Modesti, modestissimi d’intelligenza, vacillanti nella fede, scarsamente dotati di coraggio. È gente che vive di luce riflessa; se si spegnesse la sorgente, ripiomberebbero nelle tenebre donde sono usciti. Credete a me, Chierici, essi non chiedono di meglio che di essere persuasi.

La convocazione del Gran Consiglio. Il Gran Consiglio, che non veniva convocato da tre anni, è immaginato da Mussolini come l’occasione per fare il punto della situazione, parlerà anche dell’incontro del 19 a Feltre con Hitler: non crede al complotto anche se conosce trame e tentativi che dal Vaticano alla monarchia si susseguono. Partecipano alla riunione, divisi per carica di regime e vicinanza con il duce, tutti i gerarchi. “Sede Littoria, 21 luglio XXI, riservata-personale. Il duce ha convocato il Gran Consiglio per sabato 24 alle ore 17. Il Segretario del P.N.F. (Carlo Scorza). Divisa fascista (Sahariana nera, pantaloni corti grigio-verdi)”: è la lettera d’invito, con la raccomandazione di tenere la bocca chiusa.

L’ordine del giorno firmato Grandi. Due fronti raccolgono i maggiori consensi. Quello guidato da Dino Grandi, presidente della Camera dei Fasci e delle Corporazioni, che con Giuseppe Bottai, Luigi Federzoni e Galeazzo Ciano, genero di Mussolini, ha preparato un ordine del giorno in cui il comando delle forze armate è restituito al re con il ripristino dello statuto albertino. Guida l’altro fronte Farinacci: Mussolini deve capitolare lasciando il comando, ma scommette su Hitler e intende nazificare l’Italia. Una terza mozione, quella del segretario del Pnf Scorza è stata preparata in fretta e furia la mattina stessa. Dino Grandi, temendo la reazione del Duce, nasconde due granate in tasca. In realtà, a Palazzo Venezia non ci sono nemmeno i moschettieri del Duce anche se il luogo è ben presidiato.

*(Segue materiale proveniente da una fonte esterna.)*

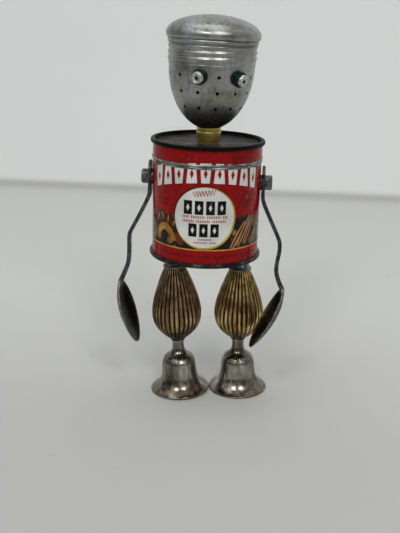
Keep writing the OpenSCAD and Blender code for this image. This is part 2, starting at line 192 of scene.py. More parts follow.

Mussolini, dopo aver riassunto la drammatica situazione italiana chiede secco: guerra o pace? L’alleanza con i tedeschi non si discute, con loro fino alla morte. La discussione si protrae, Mussolini vuole aggiornarla, Grandi suda freddo ma si impone. Si va avanti ad oltranza, fino alla votazione che alle 3 del mattino.

I sì sono 19: Acerbo, Albini, Alfieri, Balella, Bastianini, Bignardi, Bottai, Cianetti, Ciano, De Bono, De Marsico, De Stefani, De Vecchi, Federzoni, Gottardi, Grandi, Marinelli, Pareschi e Rossoni. Sette i no: Biggini, Buffarini Guidi, Frattari, Galbiati, Polverelli, Scorza e Tringali Casanuova. Farinacci vota il proprio ordine del giorno. Un astenuto, Suardo. ‘ordine del giorno Grandi è accettato.

Mussolini capitola con urbanità: “Sta bene, mi pare che basti. Possiamo andare. Signori, con questo ordine del giorno avete provocato la crisi del regime. La seduta è tolta”. Il fascismo è caduto, la guerra continua, ma per un altro mese e mezzo, fino all’8 settembre. Il 26 luglio Duccio Galimberti pronuncia lo storico discorso nella piazza principale di Cuneo che dà il via alla Resistenza. Oggi, a settant’anni di distanza è stato recuperato il documento originale del verbale della storica seduta del Gran Consiglio. Ma è stato anche ricostruito, attraverso testimonianze e bozze preparatorie, il discorso che Galimberti fece a braccio.